Parks provide aesthetic beauty, healing us as well as re-oxygenating the air we breathe as we interact with nature and each other. Parks are part of our green infrastructure approach to managing storm water while creating recreational opportunities.

“Since 2000, the number of young educated adults moving to livable, walkable urban neighborhoods has increased by 37 percent,”  according to City Parks Alliance, LWCF – A Smart Investment in America’s Economy, 2016. Today and in the future the need for urban parks will only increase as ever increasing urban populations seek respite from our fast paced society.

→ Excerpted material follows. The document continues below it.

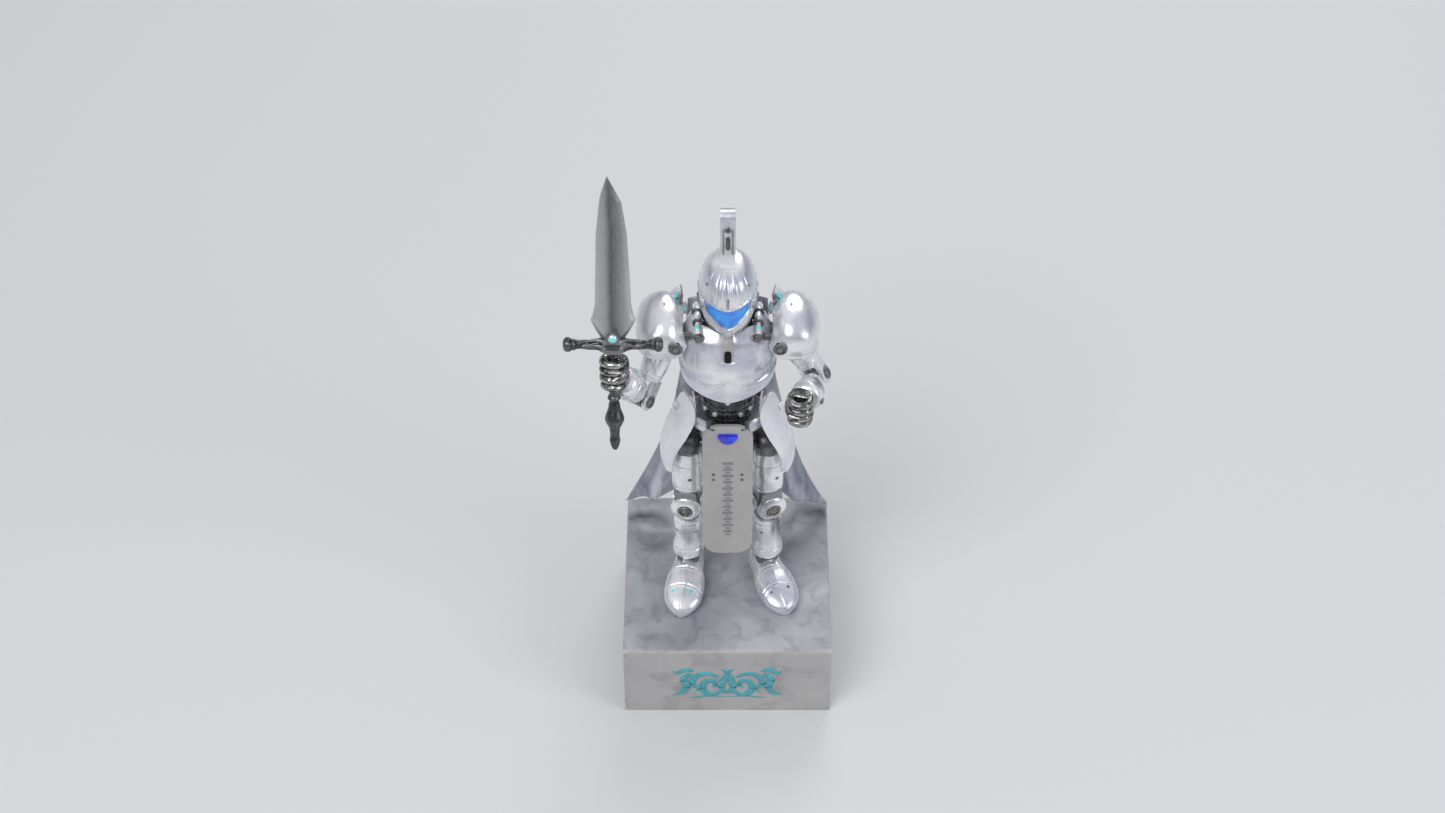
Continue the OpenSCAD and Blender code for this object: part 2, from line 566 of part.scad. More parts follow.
// Clenched hand round a straight grip hole; the knuckles are along the outside.
module fist(s) color("dimgray") difference() {
    in_frame(fist_pt(s), grip_side(s), grip_axis(s))
        loft([[0, 0, -6.6, 3.6, 3.2, 3], [0, 0, -5.8, 4.8, 4.2, 3], [0, 0, -3.4, 5, 4.5, 3],
              [0, 0, 0, 5.2, 4.6, 3], [0, 0, 3.4, 5, 4.5, 3], [0, 0, 5.8, 4.7, 4.1, 3],
              [0, 0, 6.6, 3.4, 3, 3]], 20);
    in_frame(fist_pt(s), [1, 0, 0], grip_axis(s)) cylinder(r = grip_r + fit, h = 40, center = true);
    translate(elbow_pt(s)) sphere(r = norm(fist_pt(s) - elbow_pt(s)) - 5.5);
    in_frame(elbow_pt(s), bend_axis(s), fist_pt(s) - elbow_pt(s))
        cylinder(r = 1.5 + fit, h = norm(fist_pt(s) - elbow_pt(s)) - 3.6);
}
function grip_axis(s) = s < 0 ? [0, sin(sword_lean), cos(sword_lean)] : [0, 0, 1];
function grip_side(s) = let (f = fist_pt(s) - elbow_pt(s)) unit([-f[1], f[0], 0]);

// ---- Sword: the frame's origin is at the middle of the crossguard ----
module sword_frame() in_frame(fist_pt_right, [1, 0, 0], grip_axis(-1))
    translate([0, 0, guard_rise]) children();

module sword_blade() color("gray") sword_frame() difference() {
    intersection() {
        rotate([90, 0, 0]) linear_extrude(10, center = true)
            polygon([[-3.4, 1.8], [-5.4, 5], [-7.3, 9], [-5.7, 14.6], [-4.9, blade_l * 0.66],
                     [-3.4, blade_l - 7.5], [-1, blade_l], [3.6, blade_l - 9], [5.2, blade_l * 0.66],
                     [6.2, 14.6], [7.6, 9], [5.6, 5], [3.4, 1.8]]);
        loft([[0, 0, 1.8, 8.6, 1.5, 1.25], [0, 0, 40, 8, 1.3, 1.25], [0, 0, blade_l + 1, 6, 0.9, 1.25]], 16);
    }
    for (m = [-1, 1]) translate([0, m * 1.9, 12]) rotate([m * -0.4, 0, 0])
        translate([-0.8, -0.8, 0]) cube([1.6, 1.6, blade_l * 0.45]);
}

module sword_guard() color("dimgray") sword_frame() difference() {
    union() {
        rotate([0, 90, 0]) translate([0, 0, -guard_half]) rotate_extrude() polygon(concat([[0, 0]],
            [for (k = [0:16]) let (t = k / 8 - 1, middle = 1.1 * pow(1 - abs(t), 2))
                [1.3 + 0.5 * cos(1080 * t) * abs(t) + middle + (abs(t) > 0.86 ? 0.7 : 0),
                 guard_half * (t + 1)]], [[0, 2 * guard_half]]));
        translate([0, 0, -2.4]) cylinder(r = 2.6, h = 4.6);
        along_y(2.4, -3.1, 3.1);
    }
    translate([0, 0, -5]) cylinder(r = grip_r, h = 4);
}

// Grip through the fist, with the bulb pommel and its spike below.
module sword_grip() color("dimgray") sword_frame() {
    translate([0, 0, -19]) cylinder(r = grip_r, h = 18);
    translate([0, 0, -19]) rotate_extrude()
        polygon([[0, 0.4], [1.7, 0.4], [2, -0.6], [1.6, -1.4], [1.9, -3.2], [2.2, -5], [3.1, -7.6],
                 [3.2, -9], [2.6, -10.6], [1.9, -12], [1.6, -15], [1.8, -17], [1.3, -19], [0, -20.6]]);
}

// ---- Legs: each piece hangs from the joint at the origin of its frame ----
module thigh(side) color("silver") leg_frame(side, hip_z) difference() {
    union() {
        intersection() { sphere(r = 5.6); cube([9.4, 20, 20], center = true); }
        loft([[0, 0, -22.6, 5, 4.7, 2.3], [0, 0, -20.6, 5.5, 5.3, 2.3], [0, 0, -12, 5.7, 5.7, 2.2],
              [0, 0, -6, 5.2, 5.4, 2.2], [0, 0, -3, 4.2, 4.6, 2.2]]);
        for (m = [0, 1]) mirror([m, 0, 0]) {
            translate([0, 0, -leg_link]) along_x(4, 2.5, 4.6);
            block([2.5, -3.4, -leg_link], [4.6, 3.4, -20]);
        }
    }
    along_x(hip_pin_r + fit, -20, 20);
    translate([0, 0, -leg_link]) along_x(1.3, -20, 20);
}

module knee_pin(side) color("dimgray") leg_frame(side, knee_z) {
    along_x(1.3, -4.6, 4.6);
    along_x(2.8, 4.6, 5.4);
    along_x(2.8, -5.4, -4.6);
}

// Round knee guard in front of the joint, carried by the thigh.
module knee_cap(side) color("silver") leg_frame(side, knee_z) difference() {
    union() {
        along_y(5.4, -6.6, -4.5);
        along_y(4.2, -7.5, -6.6);
        block([-4.4, -5.4, 2], [4.4, -3.4, 8]);
    }
    along_y(2.2, -8, -6.9);
}

module shin(side) color("silver") leg_frame(side, knee_z) difference() {
    union() {
        along_x(3.7, -2.3, 2.3);
        block([-2.3, -3, -8], [2.3, 3, 0]);
        loft([[0, 0, -leg_link + 3.8, 5.7, 5.9, 2.4], [0, 0, -leg_link + 6.6, 5.6, 5.8, 2.3],
              [0, 0, -18, 4.9, 5.2, 2.3], [0, 0, -11, 5.2, 5.2, 2.3], [0, 0, -7.2, 4.5, 4.5, 2.3]]);
        for (m = [0, 1]) mirror([m, 0, 0]) {
            translate([0, 0, -leg_link]) along_x(3, 2.2, 3.8);
            block([2.2, -2.2, -leg_link], [3.8, 2.2, -24]);
        }
        translate([0, 0, -leg_link]) along_x(1.2, -3.8, 3.8);
    }
    along_x(1.3 + fit, -20, 20);
}

module foot(side) color("silver") leg_frame(side, base_h) difference() {
    union() {
        foot_form();
        translate([0, 0, ankle_h]) along_x(2.8, -2, 2);
        block([-2, -2.2, 4], [2, 2.2, ankle_h]);
    }
    translate([0, 0, ankle_h]) along_x(1.2 + fit, -20, 20);
    translate([0, 0, ankle_h]) for (m = [0, 1]) mirror([m, 0, 0]) along_x(3.4, 2, 10);
    translate([0, -4, -1]) cylinder(r = peg_r + fit, h = 5.4);
}

// Pointed sabaton, lofted from heel to toe along Y.
module foot_form() rotate([90, 0, 0])
    loft([[0, 2.8, -8, 3, 2.8, 2.4], [0, 3.8, -7, 4.6, 3.8, 2.6], [0, 4.5, -3, 5.4, 4.5, 2.6],
          [0, 4.4, 2, 5.8, 4.4, 2.5], [0, 4, 7, 6.4, 4, 2.4], [0, 3.5, 12, 6.5, 3.5, 2.3],
          [0, 2.8, 17, 5.4, 2.8, 2.3], [0, 2, 21, 3.4, 2, 2.2], [0, 1.2, 23.6, 1, 1.2, 2]], 20);

module tasset_right() tasset(-1);
module tasset_left() tasset(1);
module pauldron_right() pauldron(-1);
module pauldron_left() pauldron(1);
module shoulder_fin_right() fin_plate(-1);
module shoulder_fin_left() fin_plate(1);
module shoulder_hub_right() shoulder_hub(-1);
module shoulder_hub_left() shoulder_hub(1);
module upper_arm_right() upper_arm(-1);
module upper_arm_left() upper_arm(1);
module elbow_pin_right() elbow_pin(-1);
module elbow_pin_left() elbow_pin(1);
module forearm_right() forearm(-1);
module forearm_left() forearm(1);
module fist_right() fist(-1);
module fist_left() fist(1);
module thigh_right() thigh(-1);
module thigh_left() thigh(1);
module knee_pin_right() knee_pin(-1);
module knee_pin_left() knee_pin(1);
module knee_cap_right() knee_cap(-1);
module knee_cap_left() knee_cap(1);
module shin_right() shin(-1);
module shin_left() shin(1);
module foot_right() foot(-1);
module foot_left() foot(1);

base_block();
base_cover();
base_screws();
foot_pegs();
base_emblem();
pelvis_core();
hip_pins();
belt_plate();
tasset_pins();
tabard_pin();
tabard_plate();
tabard_gem();
tabard_studs();
tasset_right();
tasset_left();
abdomen_bowl();
torso_core();
breast_plate();
belly_plate();
chest_stripe();
back_plate();
collar_ring();
cape();
cape_studs();
neck_link();
helmet();
eye_lens();
jaw_plate();
temple_rivets();
brow_plate();
crest();
pauldron_right();
pauldron_left();
pauldron_bolts();
shoulder_fin_right();
shoulder_fin_left();
shoulder_hub_right();
shoulder_hub_left();
upper_arm_right();
upper_arm_left();
elbow_pin_right();
elbow_pin_left();
forearm_right();
forearm_left();
fist_right();
fist_left();
sword_blade();
sword_guard();
sword_grip();
thigh_right();
thigh_left();
knee_pin_right();
knee_pin_left();
knee_cap_right();
knee_cap_left();
shin_right();
shin_left();
foot_right();
foot_left();
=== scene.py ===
import json
import math

import bmesh
import bpy
from mathutils import Matrix, Vector, noise


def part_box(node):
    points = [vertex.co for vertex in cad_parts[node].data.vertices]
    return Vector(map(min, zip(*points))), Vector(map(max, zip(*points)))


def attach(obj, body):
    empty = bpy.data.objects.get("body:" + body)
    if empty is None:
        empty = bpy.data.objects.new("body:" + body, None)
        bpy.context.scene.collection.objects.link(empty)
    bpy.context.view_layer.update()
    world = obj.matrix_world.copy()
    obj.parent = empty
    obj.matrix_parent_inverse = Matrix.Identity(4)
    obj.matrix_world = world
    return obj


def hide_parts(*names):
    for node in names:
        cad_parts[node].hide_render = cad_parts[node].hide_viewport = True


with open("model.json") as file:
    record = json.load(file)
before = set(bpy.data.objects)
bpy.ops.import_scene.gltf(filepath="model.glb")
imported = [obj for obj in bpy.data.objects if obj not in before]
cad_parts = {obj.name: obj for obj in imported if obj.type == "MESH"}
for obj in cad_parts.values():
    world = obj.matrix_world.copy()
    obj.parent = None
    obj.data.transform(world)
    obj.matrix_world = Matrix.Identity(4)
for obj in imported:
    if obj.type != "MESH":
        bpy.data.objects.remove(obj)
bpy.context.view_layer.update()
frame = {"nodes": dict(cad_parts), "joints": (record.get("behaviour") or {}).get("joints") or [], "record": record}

MM = 0.001
UP = Vector((0, 0, 1))
AHEAD = Vector((0, -1, 0))
joints = {j["name"]: j for j in frame["joints"]}


def joint_at(name):
    """A joint's centre in millimetres."""
    return Vector(joints[name]["pos_m"]) / MM


def node_box(node):
    """A node's lowest and highest corners in millimetres."""
    low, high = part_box(node)
    return Vector(low) / MM, Vector(high) / MM


# Heights and joint centres that everything else is placed from
HIP = joint_at("leg_left_raise").z
WAIST = joint_at("waist_lean").z
SHOULDER = joint_at("shoulder_left_swing").z
TEMPLE = joint_at("visor_raise").z
SIDES = {"right": -1, "left": 1}


# ---- Camera, light and floor ----
def look_at(place, target):
    return (Vector(target) - Vector(place)).to_track_quat("-Z", "Y").to_euler()


def make_camera():
    """Looks down at the middle of the figure from straight ahead."""
    target = Vector((-0.0018, 0, 0.1222))
    distance, elevation, field_of_view = 0.942, math.radians(45.4), math.radians(30)
    data = bpy.data.cameras.new("camera")
    data.sensor_width = 36
    data.lens = data.sensor_width / 2 / math.tan(field_of_view / 2)
    data.clip_start, data.clip_end = 0.01, 20
    camera = bpy.data.objects.new("camera", data)
    camera.location = target + distance * Vector((0, -math.cos(elevation), math.sin(elevation)))
    camera.rotation_euler = look_at(camera.location, target)
    bpy.context.collection.objects.link(camera)
    bpy.context.scene.camera = camera


def area_light(name, place, size, power, colour=(1, 1, 1)):
    """A round lamp, size metres across, aimed at the middle of the figure."""
    data = bpy.data.lights.new(name, "AREA")
    data.shape, data.size, data.energy, data.color = "DISK", size, power, colour
    light = bpy.data.objects.new(name, data)
    light.location = place
    light.rotation_euler = look_at(place, (0, 0, 0.12))
    bpy.context.collection.objects.link(light)


def fill_ramp(node, stops):
    """Gives a colour ramp node its stops (position, (r, g, b))."""
    elements = node.color_ramp.elements
    while len(elements) < len(stops):
        elements.new(0.5)
    for element, (at, colour) in zip(elements, stops):
        element.position = at
        element.color = (*colour, 1)


def grey(value):
    return (value, value, value)


def make_studio():
    """Soft light above a pale horizon, with a dark band between them for polished parts to reflect."""
    scene = bpy.context.scene
    scene.view_settings.view_transform = "Standard"
    world = bpy.data.worlds.new("studio")
    world.use_nodes = True
    tree = world.node_tree
    place = tree.nodes.new("ShaderNodeTexCoord")
    split = tree.nodes.new("ShaderNodeSeparateXYZ")
    ramp = tree.nodes.new("ShaderNodeValToRGB")
    keys = ((0.0, 0.7), (0.1, 0.62), (0.17, 0.12), (0.34, 0.16), (0.62, 0.92), (1.0, 1.0))
    fill_ramp(ramp, [(at, (shade * 0.98, shade, shade * 1.06)) for at, shade in keys])
    tree.links.new(place.outputs["Generated"], split.inputs["Vector"])
    tree.links.new(split.outputs["Z"], ramp.inputs["Fac"])
    tree.links.new(ramp.outputs["Color"], tree.nodes["Background"].inputs["Color"])
    tree.nodes["Background"].inputs["Strength"].default_value = 0.62
    scene.world = world
    area_light("key", (-0.5, -0.7, 1.1), 0.8, 7.2)
    area_light("fill", (0.9, -0.5, 0.6), 0.6, 3, (0.94, 0.97, 1))
    area_light("rim", (0.2, 0.9, 0.8), 0.6, 3.2)


def make_floor():
    """Matt grey card, 2 * size metres across."""
    size, shade, roughness = 4, 0.69, 0.9
    mesh = bpy.data.meshes.new("floor")
    mesh.from_pydata([(-size, -size, 0), (size, -size, 0), (size, size, 0), (-size, size, 0)], [],
                     [(0, 1, 2, 3)])
    floor = bpy.data.objects.new("floor", mesh)
    bpy.context.collection.objects.link(floor)
    plain = bpy.data.materials.new("floor_plain")
    plain.use_nodes = True
    shader = plain.node_tree.nodes["Principled BSDF"]
    shader.inputs["Base Color"].default_value = (*grey(shade), 1)
    shader.inputs["Roughness"].default_value = roughness
    mesh.materials.append(plain)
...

The LWCF is a critical tool for helping communities make investments in public outdoor recreational opportunities. Regrettably over the past 50 years, Americans have seen the LWCF’s purpose transformed from a sacred stewardship of public land preservation and increasing the national recreational estate in perpetuity into a land banking scheme for private developers to purchase public parks at bargain basement prices. Elected officials and developers promise that if they can only build Development X, people will come and bushels of money will be made.  Build it and they will come. In exchange for our public open spaces municipalities offer overinflated fair market value replacement land which doesn’t compare in recreational usefulness to what we are asked to give up.

A public park is lost, municipal debt increases and the economic development becomes another burden on taxpayers, all accomplished by a simple majority vote of locally elected officials voting against the will of the people and giving away public parks. Once a space is sold, it is nearly impossible to regain that land for public use. This scenario is occurring in all corners of our nation.

The City of Peoria is seeking approval for its third LWCF conversion of Peoria’s Riverfront Park for a private apartment development and a road bisecting the park. Please invest your time and talents in supporting the preservation of public parks by contacting your local, state and federal elected officials to preserve Peoria’s Riverfront Park and strengthen the LWCF Act to prevent public land from being given away for private development.